Why is retention the central question in luxury now?
Bain's most recent global luxury study (reported by The Business of Fashion in May 2026) found that the industry lost 50 million customers between 2022 and 2024 — falling from 400 million to 350 million globally. The top 2 percent of luxury spenders now account for 45 percent of all luxury purchases, up from 35 percent in 2021. The customer base shrank. Dependence on top-tier clients deepened. Retention became the cleanest growth lever available.
What is a Chief Client Officer in luxury?
A Chief Client Officer is a C-level executive responsible for unified client identity across Maisons, channels and markets, the personalisation infrastructure that runs on top, and the AI applications that translate client signals into commercial actions. Carlo Mocci, appointed at Kering in May 2026, is the first such role at a major luxury group. He reports directly to CEO Luca de Meo, with a mandate to build the luxury industry's most advanced client intelligence platform.

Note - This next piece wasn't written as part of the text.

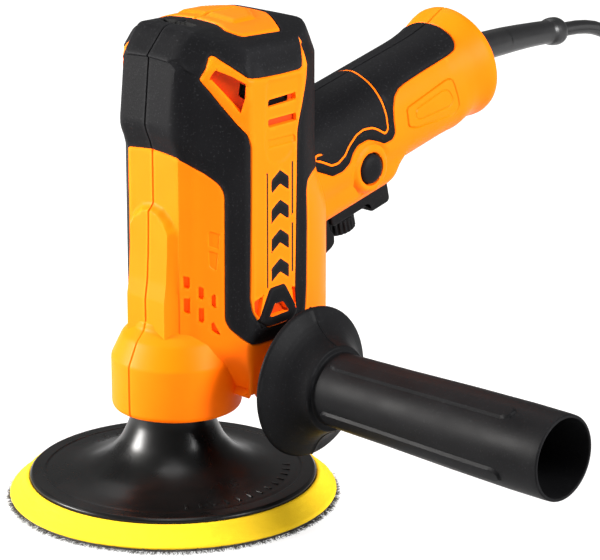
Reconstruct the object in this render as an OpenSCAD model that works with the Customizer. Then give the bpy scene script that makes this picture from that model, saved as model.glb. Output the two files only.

Why are jewellery houses outperforming the rest of luxury?
Jewellery purchases are emotion- and occasion-led rather than trend-driven, which means they hold up better when consumer sentiment shifts. Jewellery clients also enter multi-year, multi-purchase relationships with their Maisons — the structural retention is built into the category. Boucheron grew Q1 2026 plus 22 percent comparable. Richemont Jewellery Maisons grew 13 percent. The pattern reflects what the rest of luxury is now rebuilding the infrastructure to copy.